- Bahu Kalat Rural District Location within Iran
- Coordinates: 25°38′22″N 61°33′16″E﻿ / ﻿25.63944°N 61.55444°E
- Country: Iran
- Province: Sistan and Baluchestan
- County: Dashtiari
- District: Bahu Kalat
- Capital: Dempak Bazar

Population (2016)
- • Total: 34,748
- Time zone: UTC+3:30 (IRST)

= Bahu Kalat Rural District =

Rural district in Sistan and Baluchestan province, Iran

Bahu Kalat Rural District (دهستان باهوكلات) is in Bahu Kalat District of Dashtiari County, Sistan and Baluchestan province, Iran. Its capital is the village of Dempak Bazar.
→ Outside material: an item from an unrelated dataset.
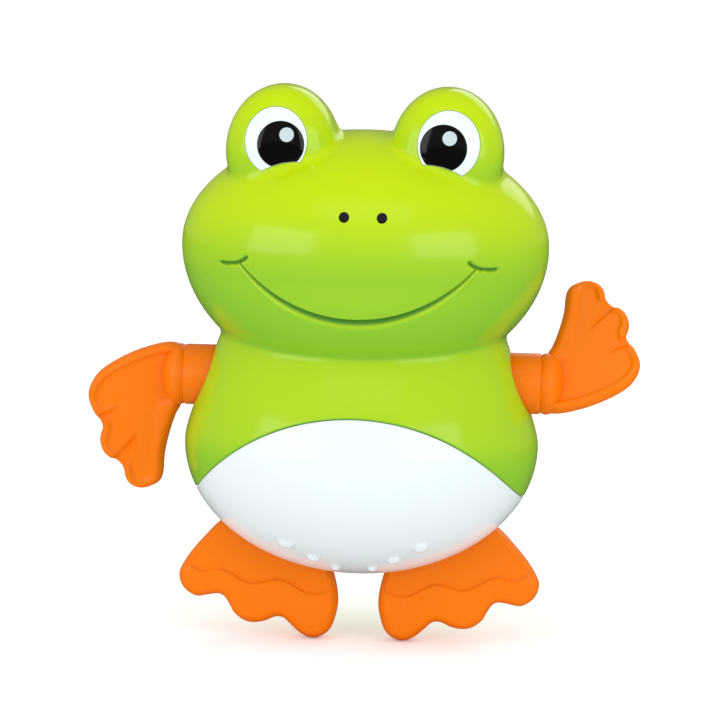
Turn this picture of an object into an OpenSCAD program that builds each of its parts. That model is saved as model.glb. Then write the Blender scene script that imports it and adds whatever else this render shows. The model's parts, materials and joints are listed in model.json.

The previous capital of the rural district was the village of Bahu Kalat.

==Demographics==
===Population===
At the time of the 2006 National Census, the rural district's population was (as a part of the former Dashtiari District of Chabahar County) was 24,478 in 4,908 households. There were 30,646 inhabitants in 6,597 households at the following census of 2011. The 2016 census measured the population of the rural district as 34,748 in 8,119 households. The most populous of its 82 villages was Darkas, with 3,959 people.

In 2018, the district was separated from the county in the establishment of Dashtiari County, and the rural district was transferred to the new Bahu Kalat District.